Les Tea Chest Tapes se présentent dans le catalogue Cherry Red sous la forme de disques brefs (format EP) CD ou vinyles, ou de coffrets (selon le volume de musique à présenter) qui restent tous assez abordables et qui permettent, chacun, de cerner l’immense talent de production de Meek. On pourra ainsi démarrer l’aventure par le passionnant The Telstar Story qui, s’il ne propose que 18 minutes de musique, permet de comprendre l’assemblage miraculeux qui aboutit au single original. Entre la prise de voix initiale (titre 1) et le travail exceptionnel (pistes 2 et 3) sur le thème du morceau, on est sidéré par la pureté de la composition et la lisibilité qui sera donnée par la production à l’ensemble du track. On a évoqué par le passé ce que cette chanson avait de pionnier pour l’émergence des musiques électroniques et on entrevoit ici en à peine plus d’un quart d’heure comment elle est née depuis des « segments » somme toute assez traditionnels.

Avant d’attaquer le coffret des Heinz Sessions, le mignon de Meek, on fera un détour par le 3ème Ep de la série, consacré à l’unique album posthume de Meek, I Hear A New World. En termes de modernité, c’est sans doute le disque qu’il faut écouter tant il conjugue inventivité, romantisme et sens de l’anticipation. Ce disque est une pure merveille, une démo si puissante et si cristallinement géniale qu’elle procure une joie immédiate et immense à l’écoute. On peut se laisser porter/transporter jusqu’aux confins de l’univers par les trois minutes et vingt-quatre secondes d’Orbit Around. Sans doute est-il inutile de chercher à savoir ce qui produit ce son et d’où il vient. Ceux et celles qui aiment regarder les vieux épisodes de la Quatrième Dimension ou les débuts de Star Trek, retrouveront ici toute la magie suggestive de cette science-fiction des premiers temps. Le disque assemblé par Cherry Red Records ne contient même pas le morceau titre mais on retrouve tous les autres comme le surréaliste Entry of The Globbots ou le magnifique Valley of The Saroos. On précisera (pour l’occasion) que le seul artiste, à notre connaissance, à avoir joué à peu près avec les mêmes sources d’inspiration que Joe Meek à l’époque est français et s’appelle Tara King Th, dont on parlait il y a peu du chant du cygne. S’agissant d’I Hear A New World, on recommandera tout de même d’écouter et d’acheter l’œuvre originale avant de se lancer dans la série de démos.

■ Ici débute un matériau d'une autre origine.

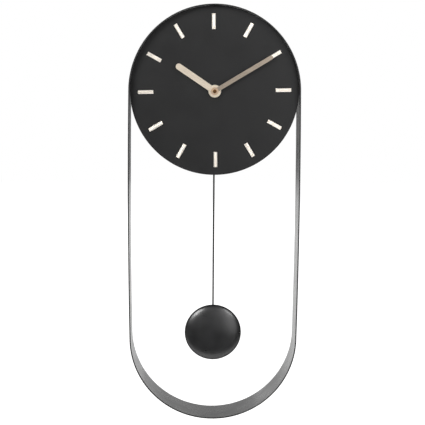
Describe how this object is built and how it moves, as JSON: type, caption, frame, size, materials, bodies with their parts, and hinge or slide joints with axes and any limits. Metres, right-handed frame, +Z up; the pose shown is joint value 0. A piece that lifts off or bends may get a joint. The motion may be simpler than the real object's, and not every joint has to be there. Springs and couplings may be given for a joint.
{
  "type": "pendulum wall clock",
  "caption": "Battery wall clock: a pill-shaped loop of flat steel strip holds a round dial in its top arc, and a rod pendulum with a round domed bob swings in the open loop below.",
  "frame": {"origin": "centre of the hanger bar's keyhole on the wall plane, at the back of the clock", "axes": "+Z up, -Y out of the dial towards the room, +X to the right seen from the front; the back edge lies on the wall plane Y = 0"},
  "size_m": [0.2024, 0.045, 0.495],
  "materials": {
    "band_steel": "satin charcoal lacquer over brushed steel strip",
    "bracket_steel": "black powder coat",
    "dial_black": "matt black lacquer",
    "mark_metal": "pale champagne, brushed and lacquered",
    "hand_brass": "brushed pale brass",
    "brass": "turned brass",
    "fixing_steel": "zinc plated",
    "case_plastic": "black moulded plastic",
    "gear_plastic": "natural white acetal",
    "gasket_rubber": "black rubber",
    "stator_steel": "soft iron lamination",
    "magnet": "nickel plated magnet",
    "copper": "enamelled copper winding",
    "battery_jacket": "plain printed-free jacket",
    "board": "green circuit board",
    "chip": "black resin blob",
    "crystal_can": "nickel can",
    "rod_black": "black lacquered wire",
    "bob_black": "satin black lacquer"
  },
  "bodies": {
    "root": {"band": "band_steel", "dial": "dial_black", "dial_studs": "fixing_steel", "stud_washers": "fixing_steel", "stud_nuts": "fixing_steel", "bracket_right": "bracket_steel", "bracket_top": "bracket_steel", "bracket_left": "bracket_steel", "hanger_bar": "bracket_steel", "hour_mark_01": "mark_metal", "hour_mark_02": "mark_metal", "hour_mark_03": "mark_metal", "hour_mark_04": "mark_metal", "hour_mark_05": "mark_metal", "hour_mark_06": "mark_metal", "hour_mark_07": "mark_metal", "hour_mark_08": "mark_metal", "hour_mark_09": "mark_metal", "hour_mark_10": "mark_metal", "hour_mark_11": "mark_metal", "hour_mark_12": "mark_metal", "movement_case": "case_plastic", "movement_cover": "case_plastic", "cover_screws": "fixing_steel", "centre_bush": "brass", "dial_gasket": "gasket_rubber", "bush_washer": "brass", "bush_nut": "brass", "gear_bridge": "case_plastic", "bridge_screws": "fixing_steel", "stator": "stator_steel", "motor_coil": "copper", "battery": "battery_jacket", "contact_positive": "fixing_steel", "contact_negative": "fixing_steel", "circuit_board": "board", "timing_chip": "chip", "quartz_crystal": "crystal_can", "pendulum_coil": "copper", "pivot_pin": "brass"},
    "minute": {"cannon_pinion": "gear_plastic", "minute_hand": "hand_brass", "centre_cap": "brass"},
    "hour": {"hour_wheel": "gear_plastic", "hour_hand": "hand_brass"},
    "minute_wheel_body": {"minute_wheel": "gear_plastic"},
    "knob": {"setting_knob": "case_plastic"},
    "centre": {"centre_wheel": "gear_plastic"},
    "third": {"third_wheel": "gear_plastic"},
    "fourth": {"fourth_wheel": "gear_plastic"},
    "fifth": {"fifth_wheel": "gear_plastic"},
    "rotor_body": {"rotor": "gear_plastic"},
    "pendulum": {"pendulum_leader": "gear_plastic", "drive_magnet": "magnet", "pendulum_rod": "rod_black", "bob_shell": "bob_black", "bob_back": "bob_black", "bob_clip": "rod_black"}
  },
  "joints": [
    {"name": "minute_turn", "type": "hinge", "parent": "root", "child": "minute", "pos_m": [0, -0.03, -0.062], "axis": [0, -1, 0], "continuous": true},
    {"name": "hour_turn", "type": "hinge", "parent": "root", "child": "hour", "pos_m": [0, -0.03, -0.062], "axis": [0, -1, 0], "continuous": true},
    {"name": "minute_wheel_turn", "type": "hinge", "parent": "root", "child": "minute_wheel_body", "pos_m": [-0.01128, -0.03, -0.0579], "axis": [0, -1, 0], "continuous": true},
    {"name": "knob_turn", "type": "hinge", "parent": "root", "child": "knob", "pos_m": [-0.01538, -0.03, -0.04662], "axis": [0, -1, 0], "continuous": true},
    {"name": "fourth_turn", "type": "hinge", "parent": "root", "child": "fourth", "pos_m": [0.0161, -0.03, -0.05539], "axis": [0, -1, 0], "continuous": true},
    {"name": "third_turn", "type": "hinge", "parent": "root", "child": "third", "pos_m": [0.00595, -0.03, -0.05169], "axis": [0, -1, 0], "continuous": true},
    {"name": "centre_turn", "type": "hinge", "parent": "root", "child": "centre", "pos_m": [0, -0.03, -0.062], "axis": [0, -1, 0], "continuous": true},
    {"name": "fifth_turn", "type": "hinge", "parent": "root", "child": "fifth", "pos_m": [0.01985, -0.03, -0.04889], "axis": [0, -1, 0], "continuous": true},
    {"name": "rotor_turn", "type": "hinge", "parent": "root", "child": "rotor_body", "pos_m": [0.01635, -0.03, -0.04283], "axis": [0, -1, 0], "continuous": true},
    {"name": "pendulum_swing", "type": "hinge", "parent": "root", "child": "pendulum", "pos_m": [0, -0.03, -0.098], "axis": [0, -1, 0], "range_deg": [-8, 8]}
  ],
  "couplings": [
    {"joint": "minute_wheel_turn", "follows": "minute_turn", "ratio": -0.33333},
    {"joint": "hour_turn", "follows": "minute_turn", "ratio": 0.083333},
    {"joint": "knob_turn", "follows": "minute_turn", "ratio": 1},
    {"joint": "third_turn", "follows": "fourth_turn", "ratio": -0.125},
    {"joint": "centre_turn", "follows": "fourth_turn", "ratio": 0.016667},
    {"joint": "fifth_turn", "follows": "fourth_turn", "ratio": -5},
    {"joint": "rotor_turn", "follows": "fourth_turn", "ratio": 30}
  ]
}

On peut en revanche (et on a pas le choix) faire le contraire avec l’ami Heinz, Heinz Burt de son vrai nom, originaire de Southampton et né en Allemagne en 1942. Heinz répond à une annonce passée par Meek pour accompagner Billy Fury, le Elvis anglais. Il l’embauche d’abord comme bassiste avant de tomber follement amoureux de lui et de lui proposer de bâtir sa carrière. Heinz a du mal à s’imposer car il est loin d’être le meilleur crooner de sa génération. Meek le fait entrer dans le groupe les Tornadoes où il apporte sa blondeur et son charme pour séduire les filles, mais dire qu’il survole les débats pour ses qualités musicales serait mentir. Il faut attendre un peu plus tard (1963-65) pour que Meek aille au bout de son fantasme pour en faire un chanteur de premier plan qui partagera l’affiche ensuite avec les Rolling Stones, entre autres. Heinz émerge avec une chouette chanson qu’on retrouve à l’ouverture du EP qui lui est consacré (volume 1 des Tea Chest Tapes) l’excellente Just Like Eddie (hommage à Eddie Cochran).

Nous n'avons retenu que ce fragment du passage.